Computerized car systems are doing a better job avoiding common low-speed crashes than human ones. Cars that automatically brake to avoid low speed crashes do a better job than humans.
An independent study of Volvo's mandatory crash avoidance tech found it reduced crashes by 25 percent.
Other new crash avoidance tech is erasing blind spots and keeping drivers alert.
TV ads show off automotive collision avoidance tech, but a new independent study proves that it's actually working. Advanced car "brains" do a better job avoiding common low-speed crashes than human brains that are distracted.
"Whenever you can say things like, "Almost a quarter of crashes being avoided," that's a huge number. But that's where we are," said Kim Hazelbaker, senior vice president of the Highway Loss Data Institute, a nonprofit research organization funded by the automotive insurance industry that studied the technology.
HLDI, which is affiliated with the Insurance Institute for Highway Safety, looked at crash data from Volvos with the automaker's "City Safety" crash avoidance technology, which is mandatory in its XC60 series.
An infrared laser sensor in the windshield behind the rear view mirror senses other vehicles within 18 feet. Other sensors detect steering angle and the brake pedal. When there's a certain type of speed difference around other vehicles, the sensor will automatically apply the brakes.

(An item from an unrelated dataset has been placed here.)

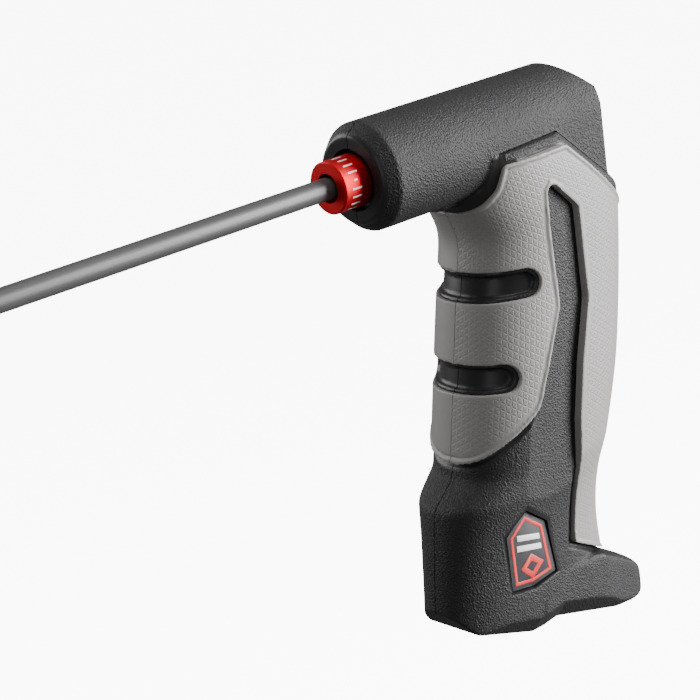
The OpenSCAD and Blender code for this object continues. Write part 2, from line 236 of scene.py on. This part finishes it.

The technology is designed to avoid front-to-rear crashes that typically happen in commuter traffic at speeds up to 19 miles per hour. "It's unique," Hazelbaker said. "It's made to keep you safer in urban traffic."
Volvo's automatic braking function is intended to be an uncomfortable experience for drivers so they don't rely on the car to do all the thinking for them.
"There's always a surprise reaction," said Adam Kopstein, Volvo's product and safety compliance manager for the North American market. "The system is designed to react very late in a crash sequence. It's really important when the system activates that it's not something a customer would try to get used to."
The real-world data from automotive insurers that HLDI used for its study accounts for 80 percent of the insured vehicle fleet in the United States. Insurers know which vehicles were involved in claims based on their unique vehicle identification numbers or VINs. HLDI took crash data from Volvo XC60 vehicles and compared them with crashes involving other vehicles in the midsize luxury SUV class.
The City Safety system was found to prevent about a quarter common low-speed commuter traffic crashes compared with cars that didn't have the technology. "We've been in this business for quite a while and you seldom see as dramatic a difference as these things appear to be making," Hazelbaker said of Volvo's crash avoidance system. His organization is working on evaluating a number of crash avoidance technologies from manufacturers, he added.
Volvo is working on other advanced systems to avoid pedestrians and animals, Kopstein said. They're not alone. HLDI's Hazelbaker reports that several different manufacturers have new technologies emerging, including "smart headlights" that adapt to steering and turn the corner as the vehicle turns.
Another fairly new technology uses cameras in the vehicle's mirrors to monitor where the vehicle is in relation to lanes on the highway. If they're crossed without a turn signal, an alert goes off to warn the driver.
For automakers, the long-term vision is to produce safe vehicles that don't crash or hurt anyone at all. "Google's got a self-driving car," Hazelbaker said. "But I don't think we're there yet."